House-OK’d tip-sharing bill hurts low-wage workers, says AG, union

Low-wage workers in so-called quick service restaurants like coffee and sandwich shops would be further strapped financially under a House-approved bill that would allow certain managers to share in pooled tips, according to a Bay State union leader who is urging the Senate to reject legislation also opposed by Attorney General Martha Coakley.

The House last week approved legislation sponsored by Rep. Linda Dorcena Forry (D-Dorchester) allowing some shift supervisors at quick-service restaurants like Dunkin Donuts to share in pooled tips as long as their managerial duties were limited to on-the-job training for wait staff and assigning employees to their posts.

Supporters argue that at many of these restaurants shift supervisors work alongside rank-and file employees serving customers and doing similar jobs for only a slightly higher wage despite their job title.

The bill, which has won strong the support in the past from the Dunkin Donuts Independent Franchise Owners, nearly became law last year but died on the session’s last day when state Sen. Steven Tolman (D-Brighton) objected to its consideration.

“If passed, this bill would cut into the already low wage earnings of the non-unionized Massachusetts service sector employees. As you know, these employees are amongst the most vulnerable of our workforce in Massachusetts. These workers typically need to work two to three jobs to provide for their families,” wrote Janice Loux, the executive vice president of Unite Here, in a letter to Senate President Therese Murray dated July 21.

The local chapter of Unite Here represents more than 6,300 hotel and food service workers in metro Boston.

Assistant Attorney General Jed Nosal, chief of Coakley’s business and labor bureau, also wrote to Sen. Frederick Berry, a Peabody Democrat and chair of the Senate Committee on Ethics and Rules, to express Coakley’s opposition to the bill that he said would “eliminate an important protection for low-wage service workers.”

“This bill will undermine the well-established principle that managers must be paid [by] their employer – not by wait staff tips, i.e. the hard-earned wages of those they supervise,” Nosal wrote in a letter last Thursday.

The bill (H2294) sponsored by Forry, co-chair of the Legislature’s Committee on Community Development and Small Business, would qualify shift supervisors to receive tips if their only managerial responsibilities included on-the-job training for wait staff and assigning employees to their posts.

The legislation is identical to the bill that cleared the House and Senate last year, but was returned by Gov. Deval Patrick with an amendment and died in the Senate after the House consented to the governor’s change.

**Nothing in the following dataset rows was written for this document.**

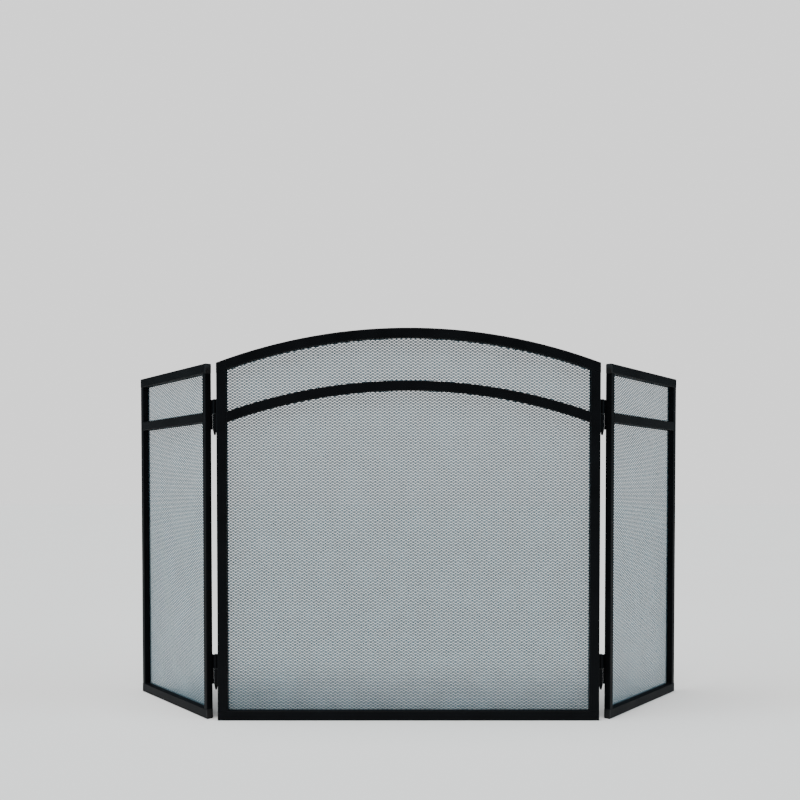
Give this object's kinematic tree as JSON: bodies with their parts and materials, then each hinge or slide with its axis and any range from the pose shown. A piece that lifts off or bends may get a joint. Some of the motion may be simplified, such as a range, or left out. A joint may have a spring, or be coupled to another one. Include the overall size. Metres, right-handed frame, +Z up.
{
  "type": "fireplace screen",
  "caption": "Folding fireplace screen: arched centre panel with rectangular side wings of black steel tube and expanded mesh, on lift-off hinges.",
  "frame": {"origin": "middle of the centre panel's underside, where the bottom rail rests on the hearth", "axes": "+Z up, +X to the right seen from the room, -Y towards the room and +Y towards the fire"},
  "size_m": [1.1886, 0.2484, 0.7619],
  "materials": {
    "frame_black": "satin black powder coat",
    "strip_black": "satin black powder coat",
    "hinge_black": "satin black powder coat over weld-on hinge",
    "rivet_black": "black painted blind rivet",
    "mesh_grey": "dark grey painted expanded steel mesh",
    "pin_steel": "bright turned steel",
    "washer_nylon": "turned black nylon",
    "plug_plastic": "moulded black polyethylene"
  },
  "bodies": {
    "centre_panel": {"centre_left_stile": "frame_black", "centre_right_stile": "frame_black", "centre_bottom_rail": "frame_black", "centre_top_arch": "frame_black", "centre_lower_arch": "frame_black", "centre_mesh": "mesh_grey", "centre_left_strip": "strip_black", "centre_right_strip": "strip_black", "centre_bottom_strip": "strip_black", "centre_top_strip": "strip_black", "centre_lower_arch_strip": "strip_black", "centre_rivets": "rivet_black", "centre_end_plugs": "plug_plastic", "centre_left_upper_barrel": "hinge_black", "centre_left_lower_barrel": "hinge_black", "centre_right_upper_barrel": "hinge_black", "centre_right_lower_barrel": "hinge_black", "left_upper_pin": "pin_steel", "left_lower_pin": "pin_steel", "right_upper_pin": "pin_steel", "right_lower_pin": "pin_steel"},
    "left_hinge_washers": {"left_washers": "washer_nylon"},
    "left_wing": {"left_inner_stile": "frame_black", "left_outer_stile": "frame_black", "left_top_rail": "frame_black", "left_middle_rail": "frame_black", "left_bottom_rail": "frame_black", "left_mesh": "mesh_grey", "left_inner_strip": "strip_black", "left_outer_strip": "strip_black", "left_top_strip": "strip_black", "left_middle_strip": "strip_black", "left_bottom_strip": "strip_black", "left_rivets": "rivet_black", "left_end_plugs": "plug_plastic", "left_upper_barrel": "hinge_black", "left_lower_barrel": "hinge_black"},
    "right_hinge_washers": {"right_washers": "washer_nylon"},
    "right_wing": {"right_inner_stile": "frame_black", "right_outer_stile": "frame_black", "right_top_rail": "frame_black", "right_middle_rail": "frame_black", "right_bottom_rail": "frame_black", "right_mesh": "mesh_grey", "right_inner_strip": "strip_black", "right_outer_strip": "strip_black", "right_top_strip": "strip_black", "right_middle_strip": "strip_black", "right_bottom_strip": "strip_black", "right_rivets": "rivet_black", "right_end_plugs": "plug_plastic", "right_upper_barrel": "hinge_black", "right_lower_barrel": "hinge_black"}
  },
  "joints": [
    {"name": "left_wing_fold", "type": "hinge", "parent": "centre_panel", "child": "left_hinge_washers", "pos_m": [-0.378, 0.01035, 0], "axis": [0, 0, -1], "range_deg": [-90, 131]},
    {"name": "left_wing_lift", "type": "slide", "parent": "left_hinge_washers", "child": "left_wing", "axis": [0, 0, 1], "range_m": [0, 0.022]},
    {"name": "right_wing_fold", "type": "hinge", "parent": "centre_panel", "child": "right_hinge_washers", "pos_m": [0.378, 0.01035, 0], "axis": [0, 0, 1], "range_deg": [-90, 131]},
    {"name": "right_wing_lift", "type": "slide", "parent": "right_hinge_washers", "child": "right_wing", "axis": [0, 0, 1], "range_m": [0, 0.022]}
  ]
}
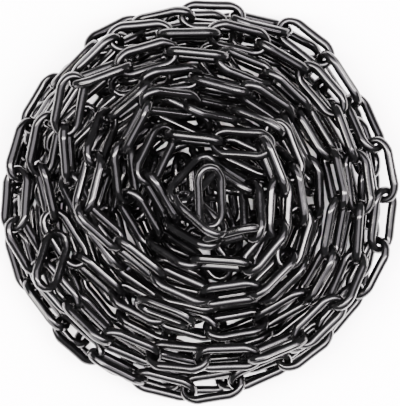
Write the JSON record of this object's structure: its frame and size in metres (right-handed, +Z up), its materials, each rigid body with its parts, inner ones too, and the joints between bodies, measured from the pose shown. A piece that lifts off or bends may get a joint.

Defining quick service restaurants as an establishment selling food or beverages where products are served to patrons primarily over the counter or at a drive-up window, Forry, in a statement to the News Service, said the bill intends to protect the ability of low-wage workers to collect tips by more clearly differentiating between managers and workers and discouraging litigation that has led to tips being refused to avoid dispute.

“This bill protects low-wage service workers in quick-service restaurants. Bottom line, tip jars are being removed from these establishments, which reduces the earnings for all service employees. The intent of this bill is to provide clarity that will discourage litigations, draw distinctions between managers and low-wage service workers, and allow these workers to supplement their incomes with tips,” Forry said.

Loux, however, said the change would cut into the earnings of some of Massachusetts’s most vulnerable workers. In her letter, she cited a recent investigation by Coakley’s office that found multiple child labor law violations at four Dunkin Donuts franchises resulting in more than $13,000 in fines.

“Now, less than two months later, the House of Representatives passed a bill that rewards the very employers who violated Massachusetts child labor laws. Please do not support a financial race to the bottom for low wage workers in Massachusetts,” Loux wrote.

The bill passed the House on July 18 and was referred two days later by the Senate to the Committee on Ethics and Rules, according to the Legislature’s website.

Last year, Patrick said he was “in favor of the overall bill,” but he eliminated a section of the law that precluded tip-eligible supervisors from having hiring and firing authority, but would allow them to report “workplace infractions” or make hiring and firing “suggestions.” Patrick, in a message to lawmakers, said the differentiation would “likely create confusion, especially as applied to work environments that differ in their staffing models and assignment of duties.”